Unsupported keyword arguments are rejected early, before the relation is rendered.
Execution backends
| Backend | Callable shape | Best for |
|---|---|---|
| subprocess_task | Python function | Local stateless batch transforms |
| subprocess_actor | Callable class | Local model or client reuse |
| ray_task | Python function | Distributed stateless transforms |
| ray_actor | Callable class | Distributed stateful inference, GPU-backed models |
Pass a function to task backends. Pass a class, not a pre-created instance, to actor backends so Vane Data can construct and reuse the object inside the executor.
Batch UDF contract
map_batches receives Arrow data and returns Arrow data. The returned table must match the declared output schema.
import pyarrow as pa import vane con = vane.connect() rel = con.sql(""" select * from ( values (1, 'hello'), (2, 'vane data') ) as t(id, text) """) def add_features(batch: pa.Table) -> pa.Table: values = batch.column("text").to_pylist() return pa.table({ "length": [len(str(value)) for value in values], "upper_text": [str(value).upper() for value in values], }) features = rel.map_batches( add_features, schema={ "length": "BIGINT", "upper_text": "VARCHAR", }, batch_size=1024, execution_backend="subprocess_task", ) features.show()
Batch UDFs are the default choice for model and media workloads because they amortize Python overhead and let model libraries process multiple rows at once.
Stateful class UDFs
Use actor backends when setup is expensive and should be reused across batches.
import pyarrow as pa class EmbedBatch: def __init__(self) -> None: from sentence_transformers import SentenceTransformer self.model = SentenceTransformer("sentence-transformers/all-MiniLM-L6-v2") def __call__(self, batch: pa.Table) -> pa.Table: text = batch.column("text").to_pylist() embeddings = self.model.encode(text).tolist() return pa.table({"embedding": embeddings}) embedded = rel.map_batches( EmbedBatch, schema={"embedding": "FLOAT[]"}, batch_size=64, execution_backend="subprocess_actor", concurrency=2, )
This relation contains the declared embedding column.
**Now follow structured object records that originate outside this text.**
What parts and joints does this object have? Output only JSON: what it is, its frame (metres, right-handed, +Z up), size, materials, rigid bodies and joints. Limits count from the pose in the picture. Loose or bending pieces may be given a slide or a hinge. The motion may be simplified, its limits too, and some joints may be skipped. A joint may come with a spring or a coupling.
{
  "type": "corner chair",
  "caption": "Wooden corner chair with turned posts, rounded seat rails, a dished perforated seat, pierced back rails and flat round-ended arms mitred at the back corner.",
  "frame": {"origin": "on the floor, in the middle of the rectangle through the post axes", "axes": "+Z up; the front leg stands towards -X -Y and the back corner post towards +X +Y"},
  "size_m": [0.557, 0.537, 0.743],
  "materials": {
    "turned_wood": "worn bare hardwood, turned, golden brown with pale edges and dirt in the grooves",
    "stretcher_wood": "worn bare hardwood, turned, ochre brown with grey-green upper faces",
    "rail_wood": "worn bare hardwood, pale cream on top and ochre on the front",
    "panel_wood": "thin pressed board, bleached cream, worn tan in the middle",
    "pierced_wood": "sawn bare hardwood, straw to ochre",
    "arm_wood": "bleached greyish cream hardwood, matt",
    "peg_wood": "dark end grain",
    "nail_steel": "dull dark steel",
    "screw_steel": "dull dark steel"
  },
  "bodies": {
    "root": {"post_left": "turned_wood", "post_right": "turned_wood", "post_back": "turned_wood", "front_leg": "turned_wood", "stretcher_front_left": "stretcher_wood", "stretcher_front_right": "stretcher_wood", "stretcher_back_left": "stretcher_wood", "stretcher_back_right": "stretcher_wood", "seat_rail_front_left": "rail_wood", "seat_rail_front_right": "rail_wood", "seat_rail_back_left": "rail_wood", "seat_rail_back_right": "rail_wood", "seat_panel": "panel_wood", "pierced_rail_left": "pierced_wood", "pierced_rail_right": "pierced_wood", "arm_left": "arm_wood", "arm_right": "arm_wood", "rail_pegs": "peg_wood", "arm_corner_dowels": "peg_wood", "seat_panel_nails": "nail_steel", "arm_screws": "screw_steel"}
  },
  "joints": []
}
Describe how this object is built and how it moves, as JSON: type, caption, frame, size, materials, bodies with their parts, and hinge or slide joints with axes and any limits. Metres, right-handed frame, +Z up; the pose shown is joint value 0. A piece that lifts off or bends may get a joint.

Return source identifiers from the UDF as well when later stages need to join embeddings back to input rows.
For distributed GPU inference, use the same callable class shape with ray_actor:
embedded = rel.map_batches( EmbedBatch, schema={"embedding": "FLOAT[]"}, batch_size=64, execution_backend="ray_actor", gpus=1, concurrency=4, )
Every Ray worker must be able to import the class and access the required model files or credentials.
One-to-many transforms
Use flat_map when one input row can produce zero, one, or many output rows.
def split_terms(row: dict) -> list[dict]: return [{"term": term} for term in str(row["text"]).split()] terms = rel.flat_map( split_terms, schema={"term": "VARCHAR"}, execution_backend="subprocess_task", )
Typical uses include document chunking, URL expansion, nested record normalization, and filtering by returning an empty list.
Scalar transforms
Use map for small row-wise scalar enrichments where a batch UDF would be unnecessary.
def normalize_text(text: str) -> str: return text.strip().lower() normalized = rel.project("text").map( normalize_text, return_type="VARCHAR", execution_backend="subprocess_task", )
For model calls, media decoding, or anything that benefits from vectorization, prefer map_batches.
Resources and concurrency
Keep these controls separate:
- batch_size: rows per batch passed to map_batches.
- gpus: GPU resource request per callable execution where supported.
- cpus: CPU resource request per callable execution where supported.
- concurrency: number of executors or actors where supported.
Increase batch_size before increasing concurrency if the bottleneck is model throughput. Increase concurrency when workers are underutilized and memory headroom is available.
Some backends do not accept every resource or concurrency option. Validate settings on a representative sample before scaling.
Streaming behavior
map_batches exposes streaming_breaker for advanced execution-boundary control. Leave it unset unless you are measuring a specific pipeline behavior or debugging a boundary.
Backend selection
Use this progression:
- Build the UDF locally with subprocess_task or subprocess_actor.
- Verify schema, row counts, and error behavior on a representative sample.
- Move stateless functions to ray_task only when distribution helps.
- Move stateful model classes to ray_actor only when actor reuse, GPUs, or cluster placement are required.
- Tune batch size, resource requests, and concurrency with production-like data.